Your task is to transcribe the entries below exactly, beginning with the line containing "What bpy script" and ending with the final line, and to add nothing else.

========

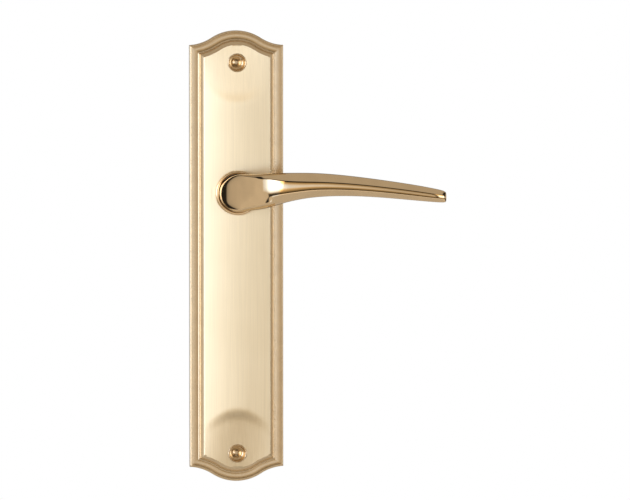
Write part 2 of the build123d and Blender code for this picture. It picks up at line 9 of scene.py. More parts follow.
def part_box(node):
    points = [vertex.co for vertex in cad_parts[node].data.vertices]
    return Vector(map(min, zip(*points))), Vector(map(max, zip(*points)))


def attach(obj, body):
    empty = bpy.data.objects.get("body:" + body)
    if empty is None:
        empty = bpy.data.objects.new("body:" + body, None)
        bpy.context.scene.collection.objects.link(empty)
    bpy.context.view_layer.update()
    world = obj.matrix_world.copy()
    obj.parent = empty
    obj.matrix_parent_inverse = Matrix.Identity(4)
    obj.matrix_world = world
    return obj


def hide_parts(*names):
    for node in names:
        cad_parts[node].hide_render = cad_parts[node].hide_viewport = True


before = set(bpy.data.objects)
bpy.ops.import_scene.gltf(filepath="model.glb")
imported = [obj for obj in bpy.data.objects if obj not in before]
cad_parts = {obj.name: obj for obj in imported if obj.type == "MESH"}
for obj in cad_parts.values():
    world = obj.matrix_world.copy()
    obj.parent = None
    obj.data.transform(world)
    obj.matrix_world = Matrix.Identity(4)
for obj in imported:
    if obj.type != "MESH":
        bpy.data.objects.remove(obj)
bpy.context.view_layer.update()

bl_info = {
    "name": "Lever Handle on Backplate",
    "version": (1, 0, 0),
    "blender": (4, 5, 0),
    "location": "View3D > Sidebar > Door Handle",
    "description": "Builds the visible pieces of a lever door handle round its packed frame",
    "category": "Object",
}

# ---- the frame ------------------------------------------------------------------
# Everything is in metres. The origin is the spindle axis on the door's face, +X runs
# along the lever, +Y into the door and +Z up. "Height" is height off the door, -Y.
MM = 0.001
PLATE_LOW, PLATE_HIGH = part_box("face_plate")
COLLAR_LOW, COLLAR_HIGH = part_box("neck_collar")
CUPS_LOW, CUPS_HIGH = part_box("screw_cups")
SCREWS_LOW, SCREWS_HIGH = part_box("fixing_screws")
LEVER_LOW, LEVER_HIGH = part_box("lever_handle")
BUSH_LOW, BUSH_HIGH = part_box("neck_bush")
WASHER_LOW, WASHER_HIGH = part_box("thrust_washer")
DISC_LOW, DISC_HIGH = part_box("disc_spring")
RING_LOW, RING_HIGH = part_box("retaining_ring")

CUP_RADIUS = (CUPS_HIGH.x - CUPS_LOW.x) / 2
CUP_LEVELS = (CUPS_HIGH.z - CUP_RADIUS, CUPS_LOW.z + CUP_RADIUS)
# heights of the plate's seats for the cups' lips and for the collar
CUP_SEAT = 8.1 * MM
COLLAR_SEAT = 8.8 * MM
SPIGOT_RADIUS = 10.4 * MM
# play between pieces that fit into each other
PLAY = 0.05 * MM
# points closer than this are merged
SAME_PLACE = 0.002 * MM
# a radius under this is on the axis
ON_AXIS = 0.001 * MM
# the arris sharpness at which the lever's sections are as crisp as they say
FULL_CRISPNESS = 0.75


def colour(text):
    """Turns an sRGB hex value such as C9A86A into a linear colour."""
    channels = [int(text[i : i + 2], 16) / 255 for i in (0, 2, 4)]
    return [c / 12.92 if c <= 0.04045 else ((c + 0.055) / 1.055) ** 2.4 for c in channels]


# ---- settings -------------------------------------------------------------------
def length(name, description, millimetres):
    """A length setting, from its default in millimetres."""
    return FloatProperty(
        name=name, description=description, default=millimetres * MM, unit="LENGTH"
    )


def angle(name, description, degrees):
    """An angle setting, from its default in degrees."""
    return FloatProperty(
        name=name, description=description, default=math.radians(degrees), subtype="ANGLE"
    )


def tone(name, description, text):
    """A colour setting, from its default as an sRGB hex value."""
    return FloatVectorProperty(
        name=name, description=description, default=colour(text), subtype="COLOR"
    )


class DoorHandlePlateSettings(bpy.types.PropertyGroup):
    end_rise: length("End rise", "How far the arched end rises over its shoulders", 7.75)
    end_start_slope: angle(
        "End start slope", "Slope of the arched end where it leaves the plate's side", 3.0
    )
    hollow_reach: length(
        "Hollow reach", "How far the end's hollow arc reaches in from the side", 12.1
    )
    panel_inset: length("Panel inset", "Width of the moulded border", 7.5)
    panel_edge: length("Panel edge height", "Height of the panel's edge off the door", 8.2)
    panel_crown: length("Panel crown", "Height of the panel's crown over its edge", 1.6)
    run_out_start: length(
        "Run-out start",
        "How far from the plate's middle the crown starts to run out, on its middle line",
        81,
    )
    run_out_bow: length(
        "Run-out bow", "How much further out the run-out starts at the panel's sides", 9
    )
    run_out_length: length("Run-out length", "Length of the run-out", 6.5)
    wall: length("Wall", "Thickness of the forging's wall", 1.5)
    columns: IntProperty(name="Columns", description="Faces across the panel", default=64, min=8)
    rows: IntProperty(name="Rows", description="Faces along the panel", default=150, min=16)


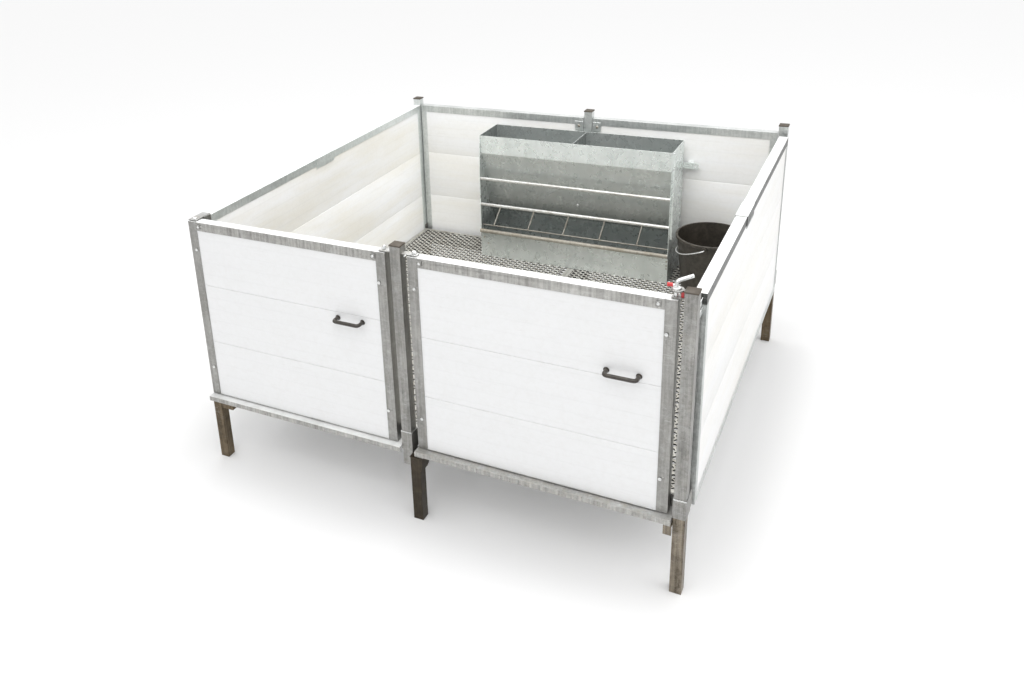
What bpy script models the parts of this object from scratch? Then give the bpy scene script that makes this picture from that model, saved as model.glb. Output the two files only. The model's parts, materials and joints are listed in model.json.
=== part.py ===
"""Pig weaning pen with two front gates, mesh floor, feeder and bucket."""
import math

import bmesh
import bpy
from mathutils import Matrix, Vector

# Clearances
SEAT = 0.0003
FIT = 0.0005
RUNNING = 0.0008

# Main sizes in metres
POST = 0.040
POST_WALL = 0.002
PEN_WIDTH = 1.960
PEN_DEPTH = 1.930
LEFT = -PEN_WIDTH / 2
RIGHT = PEN_WIDTH / 2
FRONT = -PEN_DEPTH / 2
BACK = PEN_DEPTH / 2
CENTRE_X0 = -0.066
BACK_CENTRE_X0 = 0.006
CAP_HEIGHT = 0.006
CAP_OVER = 0.002
CAP_PLUG = 0.018

# Gates
SHEET = 0.002
FRAME_DEEP = 0.040
GATE_SET_BACK = 0.008
GATE_FRONT = FRONT + GATE_SET_BACK
GATE_BACK = GATE_FRONT + FRAME_DEEP
GATE_BOTTOM = 0.308
GATE_TOP = 1.083
POST_ABOVE_GATES = 0.039
CAP_TOP = GATE_TOP + POST_ABOVE_GATES
POST_TOP = CAP_TOP - CAP_HEIGHT - SEAT
STILE = 0.038
RAIL = 0.036
REAR_LIP = 0.020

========

» **RESPONSE TO THE EXERCISE**:
What bpy script models the parts of this object from scratch? Then give the bpy scene script that makes this picture from that model, saved as model.glb. Output the two files only. The model's parts, materials and joints are listed in model.json.
=== part.py ===
"""Pig weaning pen with two front gates, mesh floor, feeder and bucket."""
import math

import bmesh
import bpy
from mathutils import Matrix, Vector

# Clearances
SEAT = 0.0003
FIT = 0.0005
RUNNING = 0.0008

# Main sizes in metres
POST = 0.040
POST_WALL = 0.002
PEN_WIDTH = 1.960
PEN_DEPTH = 1.930
LEFT = -PEN_WIDTH / 2
RIGHT = PEN_WIDTH / 2
FRONT = -PEN_DEPTH / 2
BACK = PEN_DEPTH / 2
CENTRE_X0 = -0.066
BACK_CENTRE_X0 = 0.006
CAP_HEIGHT = 0.006
CAP_OVER = 0.002
CAP_PLUG = 0.018

# Gates
SHEET = 0.002
FRAME_DEEP = 0.040
GATE_SET_BACK = 0.008
GATE_FRONT = FRONT + GATE_SET_BACK
GATE_BACK = GATE_FRONT + FRAME_DEEP
GATE_BOTTOM = 0.308
GATE_TOP = 1.083
POST_ABOVE_GATES = 0.039
CAP_TOP = GATE_TOP + POST_ABOVE_GATES
POST_TOP = CAP_TOP - CAP_HEIGHT - SEAT
STILE = 0.038
RAIL = 0.036
REAR_LIP = 0.020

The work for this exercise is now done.